■ SOURCE MATERIAL:
++++
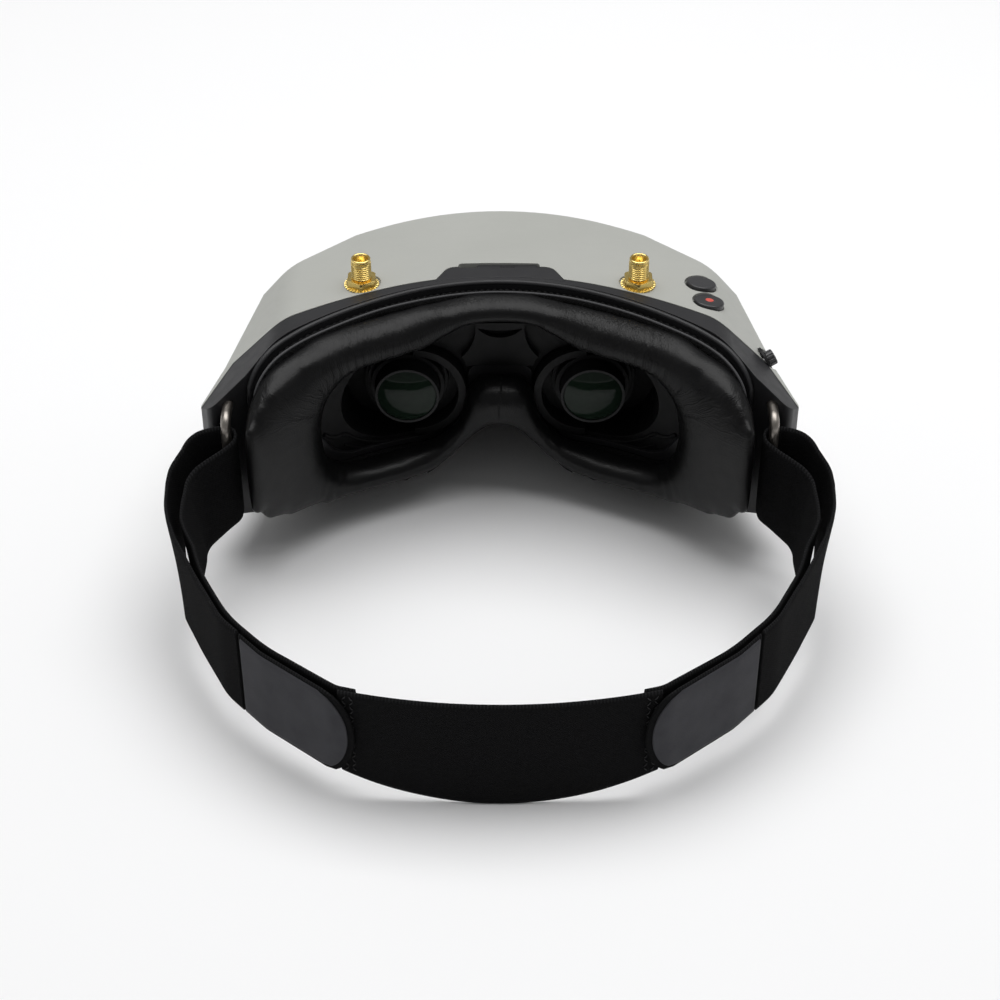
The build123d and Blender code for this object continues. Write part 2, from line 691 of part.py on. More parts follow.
def vent_slider():
    """Slider of the top vent: a ribbed thumb piece with a flange under the wall."""
    x0 = -7.3
    x1 = 11.8
    thumb = rounded_box(x0, x1, SLOT_Y[0] + 0.15, SLOT_Y[1] - 0.15, 74.3, TOP_Z - 0.75, 0.8)
    for step in range(5):
        x = 0.3 + step * 1.0
        thumb += box(x - 0.2, x + 0.2, SLOT_Y[0] + 0.9, SLOT_Y[1] - 0.9, 76.0, TOP_Z - 0.45)
    flange_top = TOP_Z - WALL - 0.3
    flange = box(x0 + 0.3, x1 - 0.3, SLOT_Y[0] - 1.4, SLOT_Y[1] + 1.4, flange_top - 1, flange_top)
    return Rot(-TOP_FALL, 0, 0) * (thumb + flange)


# ---------------------------------------------------------------- optics
def eye_carriage(side):
    """Block that carries barrel, display and focus knob along the guide rods."""
    x = side * EYE_X
    body = box(x - 14, x + 14, 4.4, 26.6, 20.0, 60.5)
    body = fillet(body.edges().filter_by(Axis.Y), 2.0)
    body -= bore_y(x, EYE_Z, BARREL_RADIUS + RUNNING, 14.0, 0)
    body -= box(x - 10, x + 10, 13.9, 30, EYE_Z - 7.5, EYE_Z + 7.5)
    body -= box(x - 12, x + 12, 23.6, 30, EYE_Z - 9.5, EYE_Z + 9.5)
    for z in (ROD_TOP_Z, ROD_LOW_Z):
        rod = Pos(x, ROD_Y, z) * Cylinder(ROD_RADIUS + RUNNING, 40, rotation=(0, 90, 0))
        body -= rod
    return body - bore_z(x, KNOB_Y, KNOB_STEM + RUNNING, 10, 26)


def eye_shroud(side):
    """Stepped light shroud round the lens, with its flange behind the collar."""
    x = side * EYE_X
    shroud_x = side * (EYE_X - SHROUD_IN)
    body = box(shroud_x - 23.3, shroud_x + 23.3, 3.1, 4.3, SHROUD_Z - 14.2, SHROUD_Z + 16.2)
    body += bore_y(shroud_x, SHROUD_Z, SHROUD_RADIUS, 3.2, -1.0)
    body += bore_y(x, EYE_Z, 12.9, 3.2, -4.0)
    body += bore_y(x, EYE_Z, 11.8, 3.2, -7.5)
    guard = bore_y(shroud_x, SHROUD_Z, SHROUD_RADIUS, 3.2, -8.0)
    guard -= bore_y(shroud_x, SHROUD_Z, 13.9, 4, -9)
    body += guard & (Pos(side * (EYE_X - 22), 0, EYE_Z) * Box(40, 40, 80))
    return body - bore_y(x, EYE_Z, BARREL_RADIUS + 0.3, 10, -20)


def lens_barrel(side):
    """Lens barrel that the focus knob slides in and out."""
    x = side * EYE_X
    tube = bore_y(x, EYE_Z, BARREL_RADIUS, 11.0, -13.5)
    tube -= bore_y(x, EYE_Z, LENS_RADIUS + RUNNING, 12.0, -12.9)
    return tube - bore_y(x, EYE_Z, LENS_SIGHT + RUNNING, 0, -14)


def lens(side):
    """Biconvex eye lens, seated in the barrel."""
    x = side * EYE_X
    ball = 22.0
    rear = Pos(x, -15.2 + ball, EYE_Z) * Sphere(ball)
    front = Pos(x, -5.6 - ball, EYE_Z) * Sphere(ball)
    seat = bore_y(x, EYE_Z, LENS_SIGHT, -3, -20) + bore_y(x, EYE_Z, LENS_RADIUS, -3, -12.9)
    return (rear & front) & seat


def display(side):
    """Micro display panel behind the light box."""
    x = side * EYE_X
    return box(x - 11.8, x + 11.8, 23.7, 25.9, EYE_Z - 9.3, EYE_Z + 9.3)


def focus_knob(side):
    """Focus knob under the eye: turn to focus, push sideways to set the eye spacing."""
    x = side * EYE_X
    knob = bore_z(x, KNOB_Y, KNOB_RADIUS, 2.6, 7.8)
    knob = fillet(knob.edges().group_by(Axis.Z)[0], 0.8)
    for step in range(18):
        turn = Pos(x, KNOB_Y, 0) * Rot(0, 0, step * 20) * Pos(KNOB_RADIUS + 0.15, 0, 0)
        knob -= turn * disc(0.5, 0, 10)
    return knob + bore_z(x, KNOB_Y, KNOB_STEM, 7.8, 25)


def guide_rods():
    """Two ground rods that both eye carriages slide on."""
    rods = Part()
    for z in (ROD_TOP_Z, ROD_LOW_Z):
        rods += Pos(0, ROD_Y, z) * Cylinder(ROD_RADIUS, 2 * ROD_HALF_LENGTH, rotation=(0, 90, 0))
    return rods


def rod_brackets():
    """End brackets of the guide rods, standing on the underside cover."""
    parts = Part()
    for side in SIDES.values():
        x = side * BRACKET_X
        parts += box(x - 2.5, x + 2.5, 1.5, 10.5, BELT_Z, 61)
        parts -= bore_z(x, ROD_Y, 1.0, 0, 15)
    return parts - guide_rods()


# ---------------------------------------------------------------- electronics and cooling
def main_board():
    """Main board behind the front grille."""
    return Plane.XZ.offset(-31.6) * extrude(Pos(0, 39) * RectangleRounded(76, 48, 4), -1.6)


def receiver_board():
    """Receiver board under the top, carrying the antenna connectors."""
    board = rounded_box(-52, 52, -5.2, 22, 65.0, 66.6, 3) - box(-34, 34, -10, 2.5, 60, 70)
    for side in SIDES.values():
        for dx in (-2.5, 2.5):
            for dy in (-2.5, 2.5):
                board -= bore_z(side * CONNECTOR_X + dx, dy, 0.5, 60, 70)
    return board


def heat_sink():
    """Finned heat sink on the front of the main board."""
    sink = box(-15, 15, 33.2, 34.8, 27, 53)
    for step in range(9):
        x = -14 + step * 3.5
        sink += box(x - 0.5, x + 0.5, 34.7, 39.5, 27, 53)
    return sink


def fan_frame():
    """Square frame of the fan that keeps the lenses clear."""
    frame = box(-FAN_HALF, FAN_HALF, FAN_Y - 3.5, FAN_Y + 3.5, FAN_Z - FAN_HALF, FAN_Z + FAN_HALF)
    frame = fillet(frame.edges().filter_by(Axis.Y), 2.5)
    frame -= bore_y(0, FAN_Z, 11.4, FAN_Y + 10, FAN_Y - 10)
    hub = bore_y(0, FAN_Z, 4.0, FAN_Y + 3.5, FAN_Y + 2.5)
    for angle in (45, 135):
        arm = Pos(0, FAN_Y + 3.0, FAN_Z) * Rot(0, angle, 0) * Box(24, 1.0, 1.6)
        hub += arm
    hub += bore_y(0, FAN_Z, 0.8, FAN_Y + 3.0, FAN_Y - 2.0)
    return frame + hub


def fan_rotor():
    """Fan rotor with seven blades on its spindle."""
    rotor = bore_y(0, FAN_Z, 4.2, FAN_Y + 2.2, FAN_Y - 3.2)
    for step in range(7):
        blade = Pos(7.2, 0, 0) * Rot(35, 0, 0) * Box(7.4, 0.8, 6.0)
        rotor += Pos(0, FAN_Y - 0.5, FAN_Z) * Rot(0, step * 360 / 7, 0) * blade
    rotor &= bore_y(0, FAN_Z, 10.8, FAN_Y + 2.2, FAN_Y - 3.2)
    return rotor - bore_y(0, FAN_Z, 0.8 + RUNNING, FAN_Y + 10, FAN_Y - 2.2)


# ---------------------------------------------------------------- ports
LEFT_PORTS = {"dc_jack": -9.5, "audio_jack": 0.0, "usb_port": 8.8}
RIGHT_PORTS = {"hdmi_port": -7.0, "card_slot": 7.2}


def port_opening(name):
    """Opening of a port in its local frame."""
    shapes = {
        "dc_jack": Circle(2.8),
        "audio_jack": Circle(1.8),
        "usb_port": SlotOverall(9.2, 3.4),
        "hdmi_port": RectangleRounded(11.4, 3.4, 0.6),
        "card_slot": RectangleRounded(12.4, 1.6, 0.3),
    }
    return shapes[name]


def port_body(name):
    """Outer section of a port's body in its local frame."""
    shapes = {
        "dc_jack": RectangleRounded(8.6, 8.6, 0.6),
        "audio_jack": RectangleRounded(6.0, 6.0, 0.6),
        "usb_port": RectangleRounded(10.6, 4.8, 0.8),
        "hdmi_port": RectangleRounded(13.0, 5.0, 0.8),
        "card_slot": RectangleRounded(14.0, 3.2, 0.4),
    }
    return shapes[name]


def port(name, along, side):
    """A jack or connector behind the port panel, open to the outside."""
    frame = side_frame(side)
    place = Pos(along, 0)
    body = Pos(0, 0, -9.5) * extrude(port_body(name), 8.0)
    hollow = Pos(0, 0, -8.2) * extrude(port_opening(name), 12)
    shape = body - hollow
    if name == "dc_jack":
        shape += disc(1.0, -9.0, -3.0)
    return frame * place * shape


def port_panel(ports, side):
    """Flush panel on a flank with one opening for each port."""
    frame = side_frame(side)
    panel = Pos(0, 0, -1.4) * extrude(RectangleRounded(PANEL[0], PANEL[1], 2), 1.2)
    for name, along in ports.items():
        panel -= Pos(along, 0, -3) * extrude(port_opening(name), 6)
    return frame * panel


# ---------------------------------------------------------------- write every sub-part
single_parts = {
    "front_housing": front_housing,
    "front_grille": front_grille,
    "underside_cover": underside_cover,
    "cover_screws": cover_screws,
    "rear_frame": rear_frame,
    "nose_arch": nose_arch,
    "face_plate": face_plate,
    "hook_strip": hook_strip,
    "face_pad": face_pad,
    "eyepiece_plate": eyepiece_plate,
    "nose_cover": nose_cover,
    "rear_band": rear_band,
    "connector_nuts": connector_nuts,
    "connector_washers": connector_washers,
    "connector_insulators": connector_insulators,
    "connector_pins": connector_pins,
    "tact_switches": tact_switches,
    "button_board": button_board,
    "stick_bezel": stick_bezel,
    "stick_cradle": stick_cradle,
    "stick_stem": stick_stem,
    "stick_cap": stick_cap,
    "vent_slider": vent_slider,
    "guide_rods": guide_rods,
    "rod_brackets": rod_brackets,
    "main_board": main_board,
    "receiver_board": receiver_board,
    "heat_sink": heat_sink,
    "fan_frame": fan_frame,
    "fan_rotor": fan_rotor,
}
paired_parts = {
    "bail": bail,
    "strap": strap,
    "strap_tab": strap_tab,
    "antenna_connector": connector,
    "eye_carriage": eye_carriage,
    "eye_shroud": eye_shroud,
    "lens_barrel": lens_barrel,
    "lens": lens,
    "display": display,
    "focus_knob": focus_knob,
}

for name, make in single_parts.items():
    write(make(), name)
for name, make in paired_parts.items():
    for side_name, side in SIDES.items():
        write(make(side), f"{side_name}_{name}")
for name in BUTTONS:
    write(button(name), name)
for name, along in LEFT_PORTS.items():
    write(port(name, along, SIDES["left"]), name)
for name, along in RIGHT_PORTS.items():
    write(port(name, along, SIDES["right"]), name)
write(port_panel(LEFT_PORTS, SIDES["left"]), "left_port_panel")
write(port_panel(RIGHT_PORTS, SIDES["right"]), "right_port_panel")
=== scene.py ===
import json
import math

import bmesh
import bpy
import numpy as np
from mathutils import Matrix, Vector, noise


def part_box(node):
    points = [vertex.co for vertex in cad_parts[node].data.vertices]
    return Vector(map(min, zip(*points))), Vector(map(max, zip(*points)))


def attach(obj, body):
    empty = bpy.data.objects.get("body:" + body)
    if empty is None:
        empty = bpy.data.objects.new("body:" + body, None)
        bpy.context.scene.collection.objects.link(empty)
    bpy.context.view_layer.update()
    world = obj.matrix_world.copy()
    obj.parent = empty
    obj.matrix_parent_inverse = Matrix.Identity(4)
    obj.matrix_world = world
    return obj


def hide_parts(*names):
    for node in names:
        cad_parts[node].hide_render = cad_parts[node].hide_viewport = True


# FPV goggles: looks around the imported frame. Metres in Blender. The helpers take millimetres,
# with Y measured from the plane of the two antenna connectors, as the goggles were drawn.

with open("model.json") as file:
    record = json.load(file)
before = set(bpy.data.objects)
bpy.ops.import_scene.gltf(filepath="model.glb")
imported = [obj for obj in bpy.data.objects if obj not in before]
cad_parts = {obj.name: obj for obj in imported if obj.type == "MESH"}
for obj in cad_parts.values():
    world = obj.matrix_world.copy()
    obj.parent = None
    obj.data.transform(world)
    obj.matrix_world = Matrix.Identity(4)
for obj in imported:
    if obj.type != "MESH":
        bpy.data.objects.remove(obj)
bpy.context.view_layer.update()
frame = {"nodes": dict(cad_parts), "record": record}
nodes = frame["nodes"]
connector_low, connector_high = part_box("left_antenna_connector")
CONNECTOR_Y = (connector_low.y + connector_high.y) / 2
SIDES = {"left": -1, "right": 1}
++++
■ AIM OF THE TASK:
Copy out the lines from the line containing "obj.data.transform(world)" to the end of the listing above, without alteration.

■ ANSWER TO THIS TASK:
    obj.data.transform(world)
    obj.matrix_world = Matrix.Identity(4)
for obj in imported:
    if obj.type != "MESH":
        bpy.data.objects.remove(obj)
bpy.context.view_layer.update()
frame = {"nodes": dict(cad_parts), "record": record}
nodes = frame["nodes"]
connector_low, connector_high = part_box("left_antenna_connector")
CONNECTOR_Y = (connector_low.y + connector_high.y) / 2
SIDES = {"left": -1, "right": 1}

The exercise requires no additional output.